The Greek word “apatheia” refers to the equanimity one gains when you are free of irrational fear and extreme emotion. Apatheia is one of the keys to successful investing and paves the way to a state of flow in your personal financial life. A fulfilling life revolves around doing meaningful work and having meaningful relationships. A stressful personal financial situation can destroy your ability to enjoy your work and relationships.

Q6. Am I Doing My Job?  The last thing that legendary college basketball coach, John Wooden, said to his players in the locker room before every game was: “Men, I’ve done my job; the rest is up to you.”

You may not be part of an elite basketball program or Fortune 100 company, but ask yourself if you are really doing your job each and every day? Remember, you can be extremely busy—working to the point of exhaustion–and still not be doing your job. You cannot be the best at your job when you are scrambling to pay the bills, fighting with your spouse over money matters, or envying a co-worker you think is more financially successful than you are. To operate at your highest level for career advancement, you must be in a state of mental flow. This flow state can only be reached when distractions are kept at a minimum. A healthy financial plan will limit distractions from many areas of your life—not just the money ones.

Q7. What Is the Most Important Thing? If you don’t know what the most important thing in life to you is, then how do you know if you’re putting it first? If you have personal financial stress, you will never have time or mental energy to focus on what’s most important to you because you will be constantly distracted by the negative weight of your money burdens. However, once you put your financial house in order, you will develop the quiet confidence to succeed in all aspect of your life. Seneca, the ancient Roman philosopher called that quiet confidence “euthymia”– the belief that you’re on the right path and that you won’t be led astray by people who are hopelessly lost.

Q8. Who Is this for? It doesn’t matter if you’re making something, selling something or trying to reach people, you have to know who your audience is. Great speakers, great politicians and highly creative people tend to have a good sense of who their target audience is. So can you.

Creativity is the key to self-improvement and career growth. In order to be creative you need to generate a LOT of ideas. They won’t all be winners, but you need a clear mind and long periods of uninterrupted thinking time to come up with a diversified portfolio of potential ideas so you can consistently develop good ones. Clearing your mind of financial worries and other distractions is the key to getting into your flow state—a mindset in which you do your best thinking and achieve real breakthroughs.

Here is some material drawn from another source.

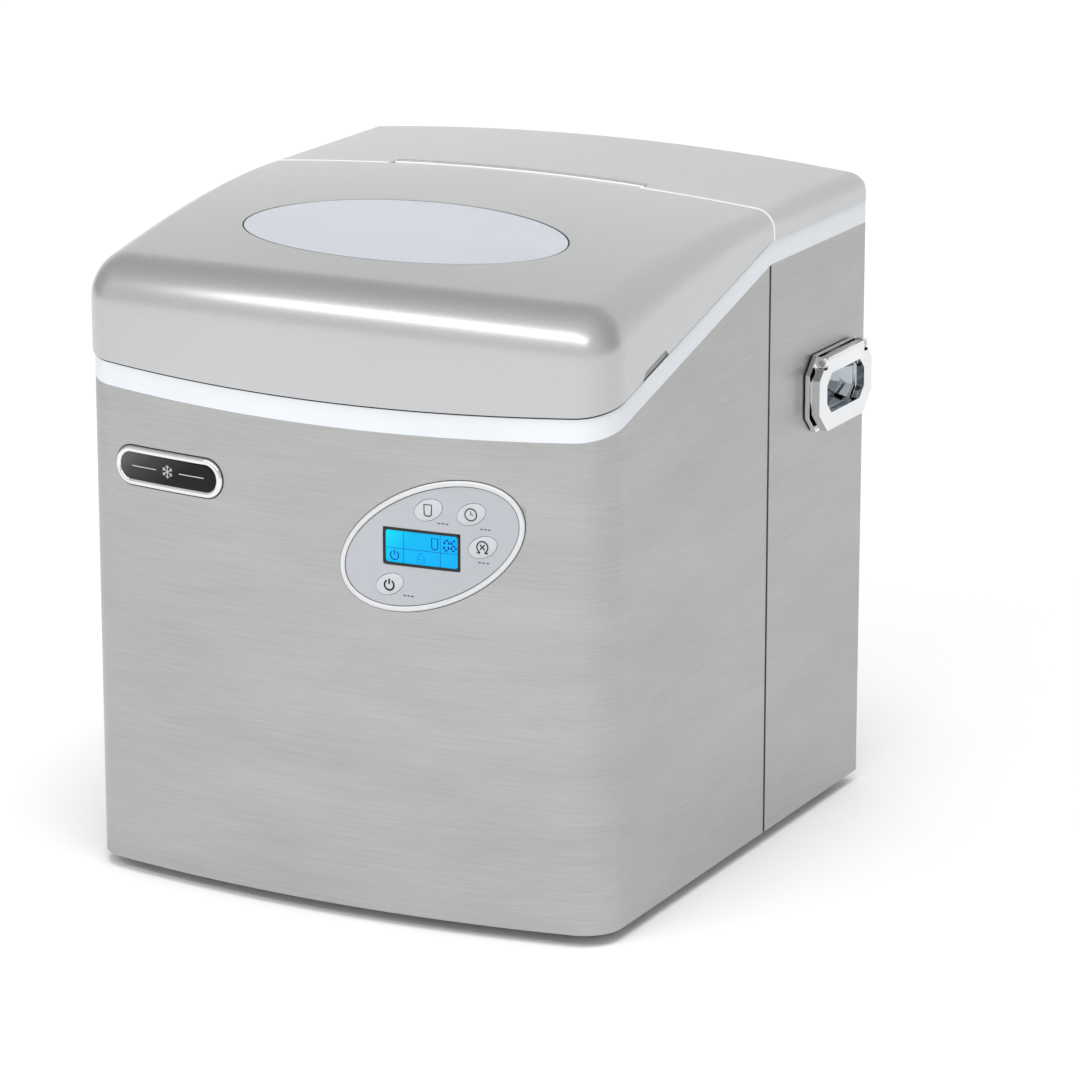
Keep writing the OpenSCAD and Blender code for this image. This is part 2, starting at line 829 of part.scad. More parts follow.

Q9. Does this Actually Matter? Given the shortness of life, does this thing I’m thinking about, worrying about, fighting about, throwing myself into even matter?  Sadly the answer is usually no.

As Coach Wooden always told his players: “Learn as if you were to live forever; live as if you were to die tomorrow.”

If nothing else, don’t get stressed about short-term market volatility and the media hysteria around it. All that matters is your long term financial plan and preserving wealth for yourself, your family, your heirs and the causes you support. As get older, I realize more and more that money is simply a tool for making the most of our brief time on earth. Making money for the sake of making money’s will just keep you on the hamster wheel forever.

“You could leave life right now,” the second century Roman emperor, Marcus Aurelius reminded himself, “Let that determine what you do and say and think.”

Q10. Will This Be “Alive Time” or “Dead Time?” At the end of the day there are only two types of time: Dead Time and Alive Time. Dead Time is when we are just waiting and Alive Time is when we are learning and active.

Resist the temptation to get distracted by Wall Street pundits. Don’t let them sway you into chasing the next hot stock or sector. Don’t let them talk you into getting in (or out of) the markets at EXACTLY the wrong time (see danger of market timing in Question 5).

Case in point
: During a recent eight-day span, research found that the big three cable news networks had over 600 stock market pundits on the air—that’s about 75 different “talking heads” tugging at your ego and emotions every day. Behavioral finance research proves how hard it is to predict markets accurately, but still we are exposed to thousands of gurus a month through conventional and social media. Use your Alive Time to become a smarter investor, to get better at your profession, to become a better parent, to read and to exercise regularly. Don’t allow your Alive Time to become Dead Time by trying to predict the unpredictable (think weather, stock market, natural disasters or traffic accidents, etc.).

Q11. Is this Who I Want To Be? Our minds have a unique ability to make the distinction between what we do and who we are. The problem is you can’t be a good person if your actions are consistently bad. People make bad decisions when they’re under fiscal duress, often falling into what we call “the triangle of corruption:
Need + Justification + Opportunity.

Unfortunately, sociopaths aside, the triangle is where people get themselves into trouble. By keeping your financial house in order, you can prevent the triangle from swallowing you up. You are what you do. Regardless of what you happen to be doing, always ask yourself, “Is this reflective of the person I want to be?”

Q12. Man’s Search for Meaning. Viktor Frankl, a renowned Austrian neurologist and Holocaust survivor, said life demands that we always answer the question, “What Is the Meaning of Life?” He said we answer that existential question with our actions and decisions.

After examining 65 studies on debt and mental health, researchers from the University of South Hampton concluded that people in debt are three times as likely as those who are debt-free to have a mental health problems. Those problems can range from drug and alcohol dependence, to depression, anxiety disorders and psychotic disorders. That’s a scary statistic considering that more than one-third of Americans have delinquent debt according to the Urban Institute.

Conclusion

Surround yourself with people who have a positive outlook on life and a healthy relationship with money. Control what you can control and let everything else go. Finally, if you are to find the meaning of life in your actions and decisions, then debt and financial worries are clearly things to avoid at all costs.